Federal interest rate sees no change

Federal interest rate sees no change
Business

Fed holds rates steady, indicates one rate cut in 2024

The Federal Reserve on Wednesday kept its key interest rate unchanged and signaled that just one cut is expected before the end of the year.

With markets hoping for a more accommodative central bank, Federal Open Market Committee policymakers following their two-day meeting took two rate reductions off the table from the three indicated in March. The committee also signaled that it believes the long-run interest rate is higher than previously indicated.

New forecasts released after this week’s two-day meeting indicated slight optimism that inflation remains on track to head back to the Fed’s 2% goal, allowing for some policy loosening later this year.

“Inflation has eased over the past year but remains elevated,” the post-meeting statement said, echoing language from the last statement.
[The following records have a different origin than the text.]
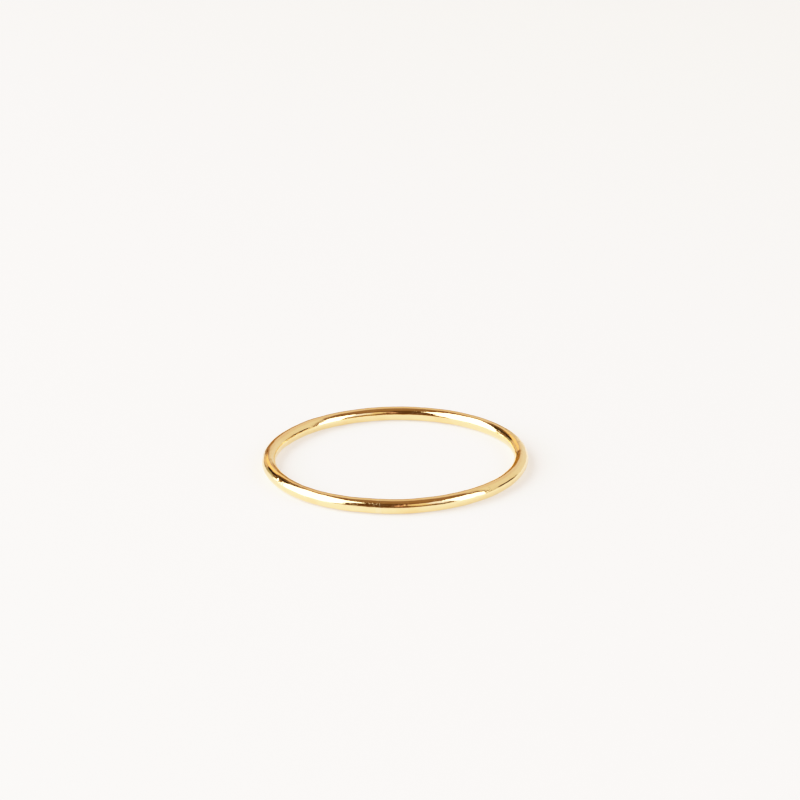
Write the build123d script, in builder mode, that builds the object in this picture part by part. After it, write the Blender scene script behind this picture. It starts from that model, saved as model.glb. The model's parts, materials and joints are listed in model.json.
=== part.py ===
from build123d import *

import os
from math import sqrt

# A plain stacking ring: one round gold wire, bent to a loop and soldered closed.
#
# Millimetres, +Z up. The ring lies flat on the plane z = 0 with its finger axis on +Z through the
# origin, and its front faces -Y. It is made by hand, so the loop is very slightly oval. The soldered
# seam is filed flush, and it is the same metal, so the ring is one solid.

# Driving dimensions
wire_diameter = 1.02  # 18 gauge round wire
finger_diameter = 16.9  # inside the loop on average, US ring size 6 1/2
out_of_round = 0.15  # how far the longest and shortest centreline radii are from the average
long_axis_angle = 45  # degrees from +X, so the loop is longest from back right to front left

# The wire and its centreline
wire_radius = wire_diameter / 2
centreline_radius = finger_diameter / 2 + wire_radius
long_radius = centreline_radius + out_of_round
short_radius = centreline_radius - out_of_round

# The oval is four quarter arcs that meet smoothly, tight ones at the ends of its long axis and wide
# ones at its sides. Each centre lies this far from the ring's own axis, which makes them tangent.
centre_shift = (long_radius - short_radius) / (2 - sqrt(2))
tight_radius = long_radius - centre_shift
wide_radius = short_radius + centre_shift
quarter_turn = 90
first_arc_start = -quarter_turn / 2

# (centre along the long axis, centre along the short axis, radius), anticlockwise
quarter_arcs = (
    (centre_shift, 0, tight_radius),
    (0, -centre_shift, wide_radius),
    (-centre_shift, 0, tight_radius),
    (0, centre_shift, wide_radius),
)

# The wire's underside touches z = 0, so its centreline lies one wire radius up
centreline_plane = Plane.XY.offset(wire_radius).rotated((0, 0, long_axis_angle))

# The band: the wire's round section swept once round the closed loop
with BuildPart() as ring_band:
    with BuildLine(centreline_plane) as loop:
        for arc_number, (centre_x, centre_y, radius) in enumerate(quarter_arcs):
            start_angle = first_arc_start + arc_number * quarter_turn
            CenterArc((centre_x, centre_y), radius, start_angle, quarter_turn)
    centreline = loop.wire()
    with BuildSketch(Plane(origin=centreline @ 0, z_dir=centreline % 0)):
        Circle(wire_radius)
    sweep(path=centreline)

ring_band.part.label = "ring_band"
os.makedirs("parts", exist_ok=True)
export_step(ring_band.part, "parts/ring_band.step")
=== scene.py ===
import json
import math

import bpy
import numpy as np
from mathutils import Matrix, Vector


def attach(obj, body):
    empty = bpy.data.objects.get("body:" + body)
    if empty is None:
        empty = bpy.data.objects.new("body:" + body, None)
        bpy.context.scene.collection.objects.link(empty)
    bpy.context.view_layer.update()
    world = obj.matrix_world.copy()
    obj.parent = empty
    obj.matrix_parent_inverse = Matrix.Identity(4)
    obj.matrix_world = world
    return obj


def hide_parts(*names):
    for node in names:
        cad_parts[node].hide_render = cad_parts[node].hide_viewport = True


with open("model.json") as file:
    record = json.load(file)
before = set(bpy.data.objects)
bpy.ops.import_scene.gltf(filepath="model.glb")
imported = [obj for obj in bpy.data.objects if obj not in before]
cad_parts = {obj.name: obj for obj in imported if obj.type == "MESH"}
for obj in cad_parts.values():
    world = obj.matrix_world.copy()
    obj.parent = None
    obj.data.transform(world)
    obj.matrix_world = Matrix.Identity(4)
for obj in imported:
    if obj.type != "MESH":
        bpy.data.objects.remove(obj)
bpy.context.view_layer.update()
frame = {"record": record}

# One plain stacking ring of polished gold wire, lying on a pale table in soft window light.
# Metres. The frame's origin is the centre of the finger hole, on the table.

MM = 0.001
FULL_TURN = 2 * math.pi

# ---- The ring's own sizes ----
finger_hole = next(m for m in frame["record"]["mounts"] if m["name"] == "finger_hole")
WIRE_RADIUS = finger_hole["dims"]["length_mm"] * MM / 2
LOOP_RADIUS = finger_hole["dims"]["r_mm"] * MM + WIRE_RADIUS  # to the middle of the wire
LOOP_LENGTH = FULL_TURN * LOOP_RADIUS
OUT_OF_ROUND = 0.15 * MM  # as in the CAD part: the loop's radius is this much more or less
LONG_AXIS_AZIMUTH = math.radians(45)  # where it is most

# ---- Small faults of a ring made by hand and worn. Angles are in degrees, lengths in metres ----
SEAM_AZIMUTH = math.radians(263)  # the soldered joint, just left of the front
SOLDER_REACH = 0.4 * MM
SOLDER_SWELL = 0.005 * MM
SEAM_STEP = 0.002 * MM  # one end of the wire stands this proud of the other
SEAM_GROOVE_DEPTH = 0.004 * MM
SEAM_GROOVE_WIDTH = 0.05 * MM
SEAM_WANDER = 0.03 * MM  # the joint isn't cut quite square
# Waves round the wire in the solder's swelling: how many, phase in radians, size as a share of it
SOLDER_WAVES = ((1, -0.4, 0.35), (3, 0, 0.25))
# Where the loop isn't bent evenly: azimuth, how far out it is there, how wide that is in degrees
LOOP_KINKS = (
    (257.5, -0.045 * MM, 6.5),  # the wire's end is straighter than the rest
    (273, 0.025 * MM, 5),
    (150, -0.03 * MM, 9),
    (20, 0.025 * MM, 7),
)
# Nicks: azimuth, angle up round the wire, depth, length along the wire, length round it
NICKS = (
    (208.6, 30, 0.004 * MM, 0.10 * MM, 0.08 * MM),
    (211.4, 36, 0.022 * MM, 0.20 * MM, 0.15 * MM),
    (213.6, 44, 0.006 * MM, 0.07 * MM, 0.06 * MM),
    (271.5, 28, 0.010 * MM, 0.14 * MM, 0.07 * MM),
    (274.2, 33, 0.008 * MM, 0.08 * MM, 0.07 * MM),
    (307.5, 5, 0.010 * MM, 0.20 * MM, 0.10 * MM),
    (313.0, 24, 0.010 * MM, 0.08 * MM, 0.08 * MM),
    (314.6, 60, 0.006 * MM, 0.06 * MM, 0.40 * MM),
    (78, 70, 0.014 * MM, 0.11 * MM, 0.10 * MM),
    (131, 15, 0.012 * MM, 0.09 * MM, 0.16 * MM),
)
# Fine nicks: lowest and highest angle up round the wire in radians, depth and size in millimetres
FINE_NICK_COUNT = 150
FINE_NICK_ANGLES = (-0.9, 3.3)
FINE_NICK_DEPTHS = (0.001, 0.005)
FINE_NICK_SIZES = (0.05, 0.16)
# The rubbed ripple's waves: how many there are, and how many crests each has round the loop and
# round the wire, from the first number up to one less than the second
RIPPLE_COUNT = 14
RIPPLE_CRESTS_ROUND_LOOP = (8, 70)
RIPPLE_CRESTS_ROUND_WIRE = (0, 4)
RIPPLE_SLOPE = 0.0045  # of each wave, in the wire's surface
# Gentle waves in the loop's radius and in its height: crests round the loop, and their size
RADIUS_WAVES = (3, 5, 7, 8, 11)
RADIUS_WAVE_SIZE = 0.018 * MM
HEIGHT_WAVES = (2, 3, 5, 9)
HEIGHT_WAVE_SIZE = 0.004 * MM
SECTION_OUT_OF_ROUND = 0.006  # of the wire's radius
RANDOM_SEED = 7

# ---- The visible wire's mesh ----
STEPS_ROUND_LOOP = 1500
STEPS_ROUND_WIRE = 64
SEAM_CROWDING = 4  # rows are this much closer together at the seam
SEAM_CROWDING_REACH = 0.9 * MM
CROWDING_SAMPLES = 20001  # places where the rows' crowding is added up, far more than the rows
WIRE_UV = "wire"
BAKE_UV = "OFBake"
BAKE_STRIPS = 4  # the wire is laid out for baking in this many strips, one above the other
BAKE_MARGIN = 0.02  # of a strip, above and below it


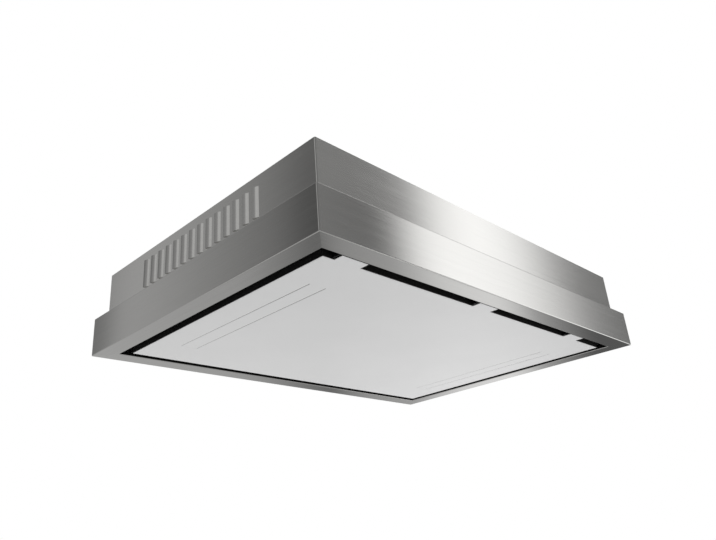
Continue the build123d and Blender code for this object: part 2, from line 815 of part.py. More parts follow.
with BuildPart() as catch_brackets:
    for catch_x in catch_places:
        block(
            (catch_x - catch_width / 2, -return_outer, panel_top + bracket_gap),
            (catch_x + catch_width / 2, -return_outer + leaf_thickness, magnet_top + leaf_thickness),
        )
        block(
            (catch_x - catch_width / 2, strike_y - magnet_depth / 2, magnet_top),
            (catch_x + catch_width / 2, -return_outer + leaf_thickness, magnet_top + leaf_thickness),
        )
catch_brackets.part.label = "catch_brackets"
export_step(catch_brackets.part, "parts/catch_brackets.step")

# ---------------------------------------------------------------- light bars

lens_length = light_window_length - 2 * light_end_joint
lens_width = light_window_width - 2 * light_groove
flange_width = light_window_width + 2 * lens_flange
flange_length = light_window_length + 2 * lens_flange
housing_inner_width = flange_width + 2 * lens_room
housing_inner_length = flange_length + 2 * lens_room
housing_top = panel_top + light_housing_height
strip_top = housing_top - light_wall

with BuildPart() as led_diffusers:
    with BuildSketch(Plane.XY.offset(bottom_z)):
        with Locations(*light_places):
            Rectangle(lens_width, lens_length)
    extrude(amount=sheet)
    with BuildSketch(Plane.XY.offset(panel_top)):
        with Locations(*light_places):
            Rectangle(flange_width, flange_length)
    extrude(amount=light_wall)
led_diffusers.part.label = "led_diffusers"
export_step(led_diffusers.part, "parts/led_diffusers.step")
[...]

In the only substantive change, the new statement followed with, “In recent months, there has been modest further progress toward the Committee’s 2 percent inflation objective.”

The previous language said there had been “a lack of further progress” on inflation.

Traders seemed encouraged by these comments, with the S&P 500 jumping to a record Wednesday after the statement was issued.

Aggressive cutting seen for 2025

For the period through 2025, the committee now sees five total cuts equaling 1.25 percentage points, down from six in March. If the projections hold, it would leave the federal funds rate benchmark at 4.1% by the end of next year.

Another significant development occurred with the projection for the long-run rate of interest, essentially a level that neither boosts nor restricts growth. That moved up to 2.8% from 2.6%, a nod that the higher-for-longer narrative is gaining traction among Fed officials.

In a further indication of a hawkish bent from central bankers, the dot plot showed four officials in favor of no cuts this year, up from two previously.

Return to 2% target

Elsewhere in the FOMC’s Summary of Economic Projections, participants raised their 2024 outlook on inflation to 2.6%, or 2.8% when excluding food and energy. Both inflation projections were 0.2 percentage point higher than in March.

The Fed’s preferred inflation gauge is the Commerce Department’s personal consumption expenditures price index, which showed respective readings of 2.7% and 2.8% for April. The Fed focuses more on core inflation as a better long-term indicator. The SEP indicates inflation returning to the 2% target, but not until 2026.

The decision and informal forecasts from the 19 meeting participants come during a volatile year for markets and investors’ hopes that the Fed would start easing after it raised benchmark rates to their highest level in some 23 years.

The federal funds rate, which sets overnight borrowing costs for banks but feeds into many consumer debt products, is targeted in a range between 5.25%-5.50%, the result of 11 rate increases between March 2022 and July 2023.

Earlier in the day, as Fed officials were preparing their economic and rate outlooks, the Bureau of Labor Statistics released the consumer price index for May. The report showed that inflation was flat on the month while the annual rate edged lower from the rate in April to 3.3%.  

During a press conference, Powell said that report was better than almost anyone had expected, and was factored into the FOMC’s decision.

“We see today’s report as progress and as, you know, building confidence,” Powell said. “But we don’t see ourselves as having the confidence that would warrant beginning to loosen policy at this time.”

Inflation remains well above the Fed’s 2% target, while also being considerably below the peak of just over 9% seen nearly two years ago. Core readings excluding food and energy prices were at 0.2% from the prior month and 3.4% from the year-ago period.

In the first quarter of 2024, economic data softened from where it had been for most of the previous year, with GDP rising at just a 1.3% annualized pace. April and May have been a mixed bag for data, but the Atlanta Fed is tracking GDP growth at 3.1%, a solid pace especially in light of persistent recession worries that have dogged the economy for the past two years.

Inflation data, though, has been equally resilient and has posed problems for central bankers.

The year began with markets expecting a vigorous pace of rate cuts, only to be thwarted by sticky inflation and statements from Fed officials that they are unconvinced that inflation is heading back convincingly to target.

“This is a nothing-burger Fed meeting. They know conditions are improving, but don’t need to rush with rate cuts,” said David Russell, global head of market strategy at TradeStation. “The strong economy is letting Jerome Powell wring inflation out of the system without hurting jobs. Goldilocks is emerging but policymakers don’t want to jinx it.”